Leave your valuables at home: The likelihood is that you will be visiting a region that is much poorer than Canada and where the people have fewer material goods - so don’t flaunt your relative wealth. Leave your valuables such as personal jewellery behind and if you have expensive cameras or electronics, keep them out of sight in nondescript bags or backpacks unless in use. Use the room safe at your hotel and photocopy your Passport.

Don’t turn off at safety briefings such as on planes and cruise ships: It’s so easy to do – you have heard the aircraft safety talk so many times. But aircraft types differ, cruise ships are unique, so invest the few minutes in listening to these briefings so you know exactly what to do and where to go in the extremely unlikely event that you will need to action this advice.
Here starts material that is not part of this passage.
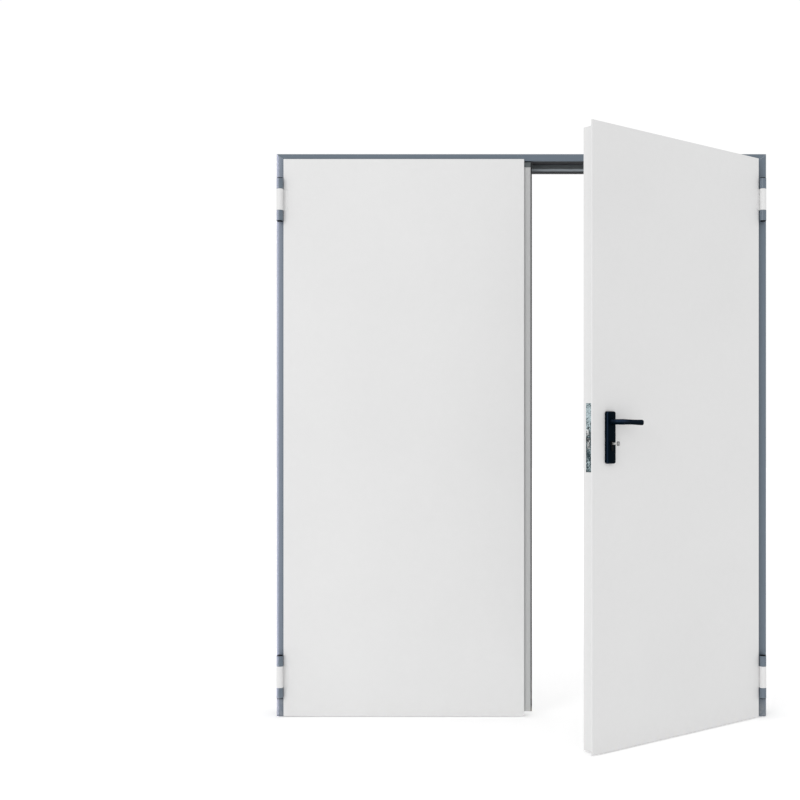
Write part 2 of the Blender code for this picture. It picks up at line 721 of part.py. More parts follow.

It’s peace of mind.

Consider taking escorted excursions: If you want to get out-and-about in regions like Latin America and the Caribbean but have safety anxieties, then take the tour operator or resort organized excursions and rest easy. You will likely be escorted throughout and you will see a lot in a short time, in the company of knowledgeable guides - all the time cocooned in a secure environment.

Ask the locals for their advice and insights: The locals know where to go…and where not to go – and they will be delighted to advise you. You would do the same for them in Canada, right? So take their advice about local safety issues and along the way you will probably make new friends and discover some wonderful insights that you wouldn’t see listed in any guide book.

Be aware of your surroundings and don’t get drunk: Sorry to preach, but so many of the serious incidents to vacationers that I had to deal with when I worked at the big vacation companies involved too much booze. It’s just not worth the risk. You should always be in control and aware enough of your environment to be able to make the sensible decisions when you are away from home.

Be culturally sensitive – you are a guest in their country: You will be a welcome and honoured guest just about anywhere you travel in this world – so long as you respect local customs and their different ways of viewing life. Avoid challenging religious and political views (especially in the US and Islamic countries), note regional clothing norms and embrace the differences that make travel so rewarding.